**Given information**
___

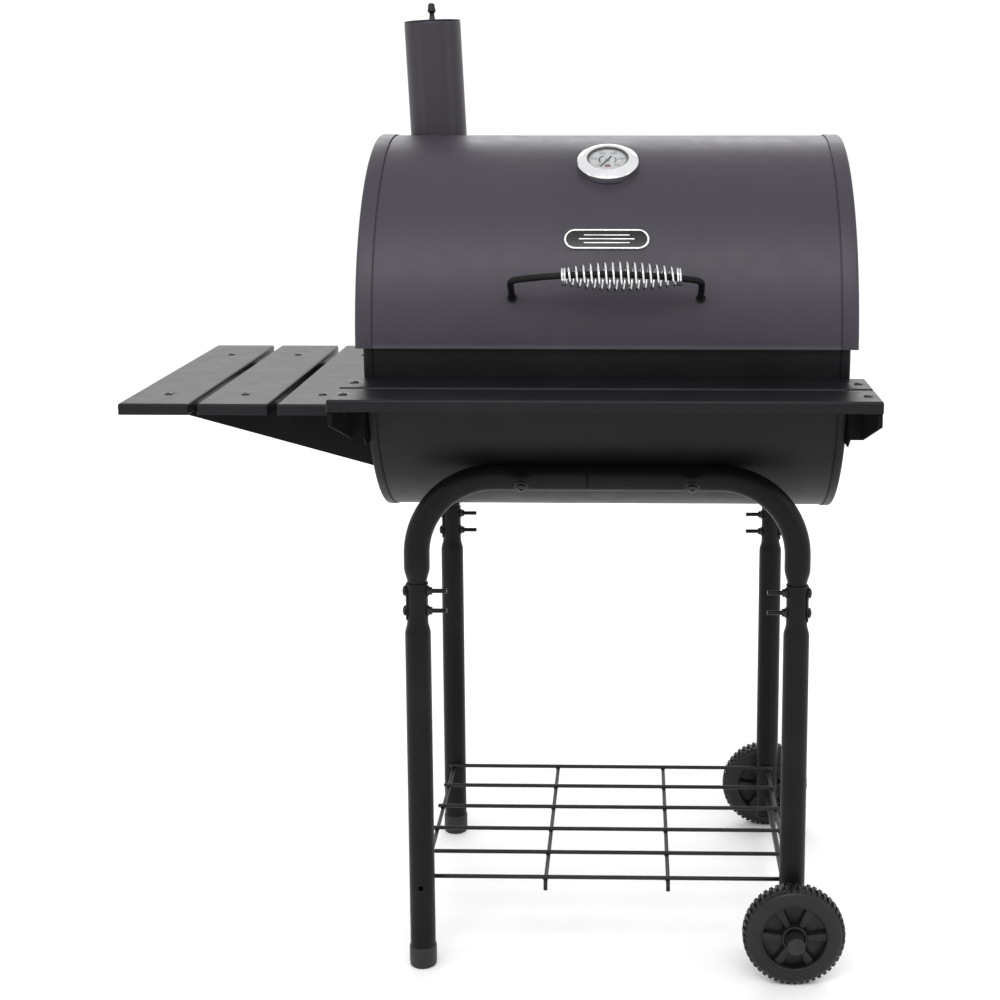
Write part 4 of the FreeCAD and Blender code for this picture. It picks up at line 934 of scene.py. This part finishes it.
def wheels_and_axle():
    for end, face in FACES.items():
        wheel(end, face)
    caps = Form()
    low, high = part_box("axle_caps")
    radius = (high.x - low.x) / 2
    for end, face in FACES.items():
        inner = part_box("wheel_" + end)[0].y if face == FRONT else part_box("wheel_" + end)[1].y
        outer = low.y if face == FRONT else high.y
        long = abs(outer - inner) - 0.5 * MM
        at = Vector((middle("axle_caps").x, inner + 0.5 * MM * face, middle("axle_caps").z))
        outline = [(0, 0), (radius - 0.5 * MM, 0), (radius, 0.6 * MM), (radius - 0.2 * MM, long - 3.4 * MM)]
        outline += arc((radius - 3.2 * MM, long - 3 * MM), 3 * MM, 0, 80, 6)
        outline += beyond(radius, long, (-4.6, -0.1), (-5.2, -0.5)) + [(0, long - 0.6 * MM)]
        caps.lathe(outline, at, Y * face, 48)
    piece("axle_dome_caps", caps, "cap_plastic", "cart", "axle_caps")


# ---------------------------------------------------------------- shelves

def tray_marks(long, bend, spots):
    """Grid lines along one side of a tray: close at the bends and round the screws."""
    edge = [0, 0.12, 0.3, 0.55, 0.8, 1]
    marks = [bend * step for step in edge] + [long - bend * step for step in edge]
    for spot in spots:
        marks += [spot + step * 2.2 * MM for step in range(-6, 7)]
    marks += spread(bend, long - bend, max(6, round(long / (14 * MM))))
    kept = []
    for mark in sorted(marks):
        if 0 <= mark <= long and (not kept or mark - kept[-1] > 0.3 * MM):
            kept.append(mark)
    if long - kept[-1] > 0.01 * MM:
        kept[-1] = long
    return kept


def tray(name, node, screws):
    """A folded sheet tray, open below, with round bends and a dimple under each screw."""
    low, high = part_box(node)
    bend = 3 * MM
    long, wide, deep = high - low
    xs = tray_marks(long, bend, [screw.x - low.x for screw in screws])
    ys = tray_marks(wide, bend, [screw.y - low.y for screw in screws])
    form = Form()

    def surface(u, v):
        over_u = max(bend - u, bend - (long - u), 0)
        over_v = max(bend - v, bend - (wide - v), 0)
        reach = max(over_u, over_v)
        if over_u and over_v:
            length = math.hypot(over_u, over_v)
            over_u, over_v = over_u * reach / length, over_v * reach / length
        side_u = bend - over_u if u < long / 2 else long - bend + over_u
        side_v = bend - over_v if v < wide / 2 else wide - bend + over_v
        place_u = side_u if over_u else u
        place_v = side_v if over_v else v
        drop = bend - math.sqrt(max(0, bend * bend - reach * reach))
        point = Vector((low.x + place_u, low.y + place_v, high.z - drop))
        sag = 0.25 * MM * math.sin(math.pi * u / long) * math.sin(math.pi * v / wide)
        dimple = 0
        for screw in screws:
            away = (Vector((screw.x, screw.y, point.z)) - point).length
            dimple = max(dimple, 1.5 * MM * smooth_step(1 - (away - 3.5 * MM) / (8.5 * MM)))
        return point - Z * (sag + dimple)

    rows = [[surface(u, v) for v in ys] for u in xs]
    form.loft(rows, around=False, cap_start=False, cap_end=False)
    rim = [row[0] for row in rows] + rows[-1][1:] + [row[-1] for row in reversed(rows[:-1])]
    rim += list(reversed(rows[0][1:-1]))
    skirts = [rim]
    for level in (high.z - deep * 0.45, low.z + 1.5 * MM, low.z):
        skirts.append([Vector((point.x, point.y, level)) for point in rim])
    form.loft(skirts, cap_start=False, cap_end=False)
    thing = piece(name, form, "shelf_paint", "cart", node, crease=60)
    solid = thing.modifiers.new("Sheet", "SOLIDIFY")
    solid.thickness = SHEET
    solid.offset = -1
    solid.use_even_offset = True


def shelf_screw_spots():
    """Every shelf screw, read from the boxes of the slats and brackets."""
    spots = {}
    brackets = {end: middle("side_bracket_" + end).y for end in FACES}
    for number in (1, 2, 3):
        node = "side_slat_%d" % number
        spots[node] = [Vector((middle(node).x, brackets[end], top(node))) for end in FACES]
    reach = 301 * MM
    for row in ("inner", "outer"):
        node = "front_slat_" + row
        spots[node] = [Vector((CENTRE.x + reach * hand, middle(node).y, top(node))) for hand in (LEFT, RIGHT)]
    return spots


def shelves():
    screws = Form()
    for node, spots in shelf_screw_spots().items():
        tray("folded_" + node, node, spots)
        for spot in spots:
            dome_head(screws, spot - Z * 1.5 * MM, Z, 5.2 * MM, 2.8 * MM)
            threaded(screws, spot - Z * 3 * MM, -Z, 2.5 * MM, 19 * MM)
            hex_nut(screws, spot - Z * 17 * MM, -Z, 4.6 * MM, 4 * MM)
    piece("shelf_screw_set", screws, "black_fastener", "cart", "shelf_screws")


# ---------------------------------------------------------------- lid furniture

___

**Given problem**
Quote exactly the first line of the data and every line after it through the one holding "return kept".

**Solution to the exercise**
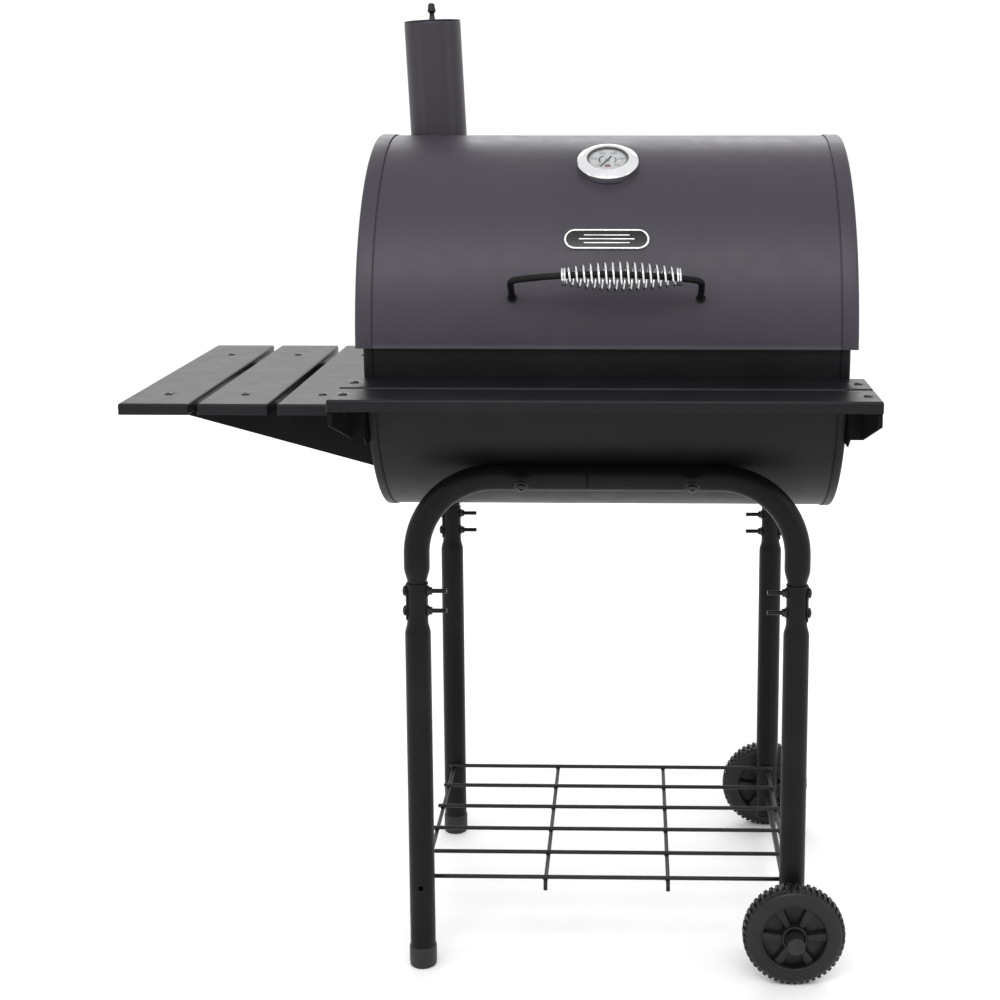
Write part 4 of the FreeCAD and Blender code for this picture. It picks up at line 934 of scene.py. This part finishes it.
def wheels_and_axle():
    for end, face in FACES.items():
        wheel(end, face)
    caps = Form()
    low, high = part_box("axle_caps")
    radius = (high.x - low.x) / 2
    for end, face in FACES.items():
        inner = part_box("wheel_" + end)[0].y if face == FRONT else part_box("wheel_" + end)[1].y
        outer = low.y if face == FRONT else high.y
        long = abs(outer - inner) - 0.5 * MM
        at = Vector((middle("axle_caps").x, inner + 0.5 * MM * face, middle("axle_caps").z))
        outline = [(0, 0), (radius - 0.5 * MM, 0), (radius, 0.6 * MM), (radius - 0.2 * MM, long - 3.4 * MM)]
        outline += arc((radius - 3.2 * MM, long - 3 * MM), 3 * MM, 0, 80, 6)
        outline += beyond(radius, long, (-4.6, -0.1), (-5.2, -0.5)) + [(0, long - 0.6 * MM)]
        caps.lathe(outline, at, Y * face, 48)
    piece("axle_dome_caps", caps, "cap_plastic", "cart", "axle_caps")


# ---------------------------------------------------------------- shelves

def tray_marks(long, bend, spots):
    """Grid lines along one side of a tray: close at the bends and round the screws."""
    edge = [0, 0.12, 0.3, 0.55, 0.8, 1]
    marks = [bend * step for step in edge] + [long - bend * step for step in edge]
    for spot in spots:
        marks += [spot + step * 2.2 * MM for step in range(-6, 7)]
    marks += spread(bend, long - bend, max(6, round(long / (14 * MM))))
    kept = []
    for mark in sorted(marks):
        if 0 <= mark <= long and (not kept or mark - kept[-1] > 0.3 * MM):
            kept.append(mark)
    if long - kept[-1] > 0.01 * MM:
        kept[-1] = long
    return kept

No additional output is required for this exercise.